In the Passover lamb God had provided the way for Israel’s firstborn to escape from death. This is akin to saying that God had purchased them, or redeemed them (Exod 15.13), from death. As a result, therefore, the firstborn of Israel belonged to God, and God refers to Israel as “My firstborn” (Exod 4.22; Jer 31.9). The Passover thus not only saved the lives of Israel’s firstborn sons, it also purchased them and made them the possession of God.

All of this, of course, was highly Messianic. Like Israel, all of us were under the sentence of death, but God has intervened with a gift (Eph 2.8) to spare our lives (Rom 5.9).
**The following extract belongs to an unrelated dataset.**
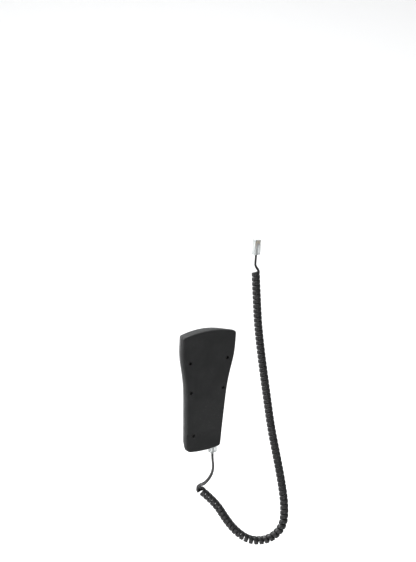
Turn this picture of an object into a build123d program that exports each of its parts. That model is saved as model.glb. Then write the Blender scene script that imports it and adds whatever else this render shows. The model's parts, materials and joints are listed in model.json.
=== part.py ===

Jesus died in our place (Rom 5.8), and His blood was presented publicly on the cross (Rom 3.25; Gal 3.1). When we join ourselves to Jesus, we join ourselves with His death (Rom 6.3, 5), and every week we take symbols of His own body and blood and, like Israel, we eat them to identify ourselves with the one who died in our place (1 Cor 11.26) and we proclaim ourselves as people who are given to God as He was (2 Cor 5.14). Also, His blood purchased, or redeemed us (1 Pet 1.18-19), and now we belong to God. It is amazing how this one ancient rite so completely encapsulated the work of Jesus.

Did anyone who originally heard John’s identification of Jesus as the Lamb of God understand all, or any, of these things? It is not likely that they understood this any more than they understood the identity of John the Baptist. Sure, an image would have come to their minds, but the incongruity of associating that image with a person (much less with Jesus of Nazareth) quickly made nonsense out of it all. And yet it was perfectly correct and true.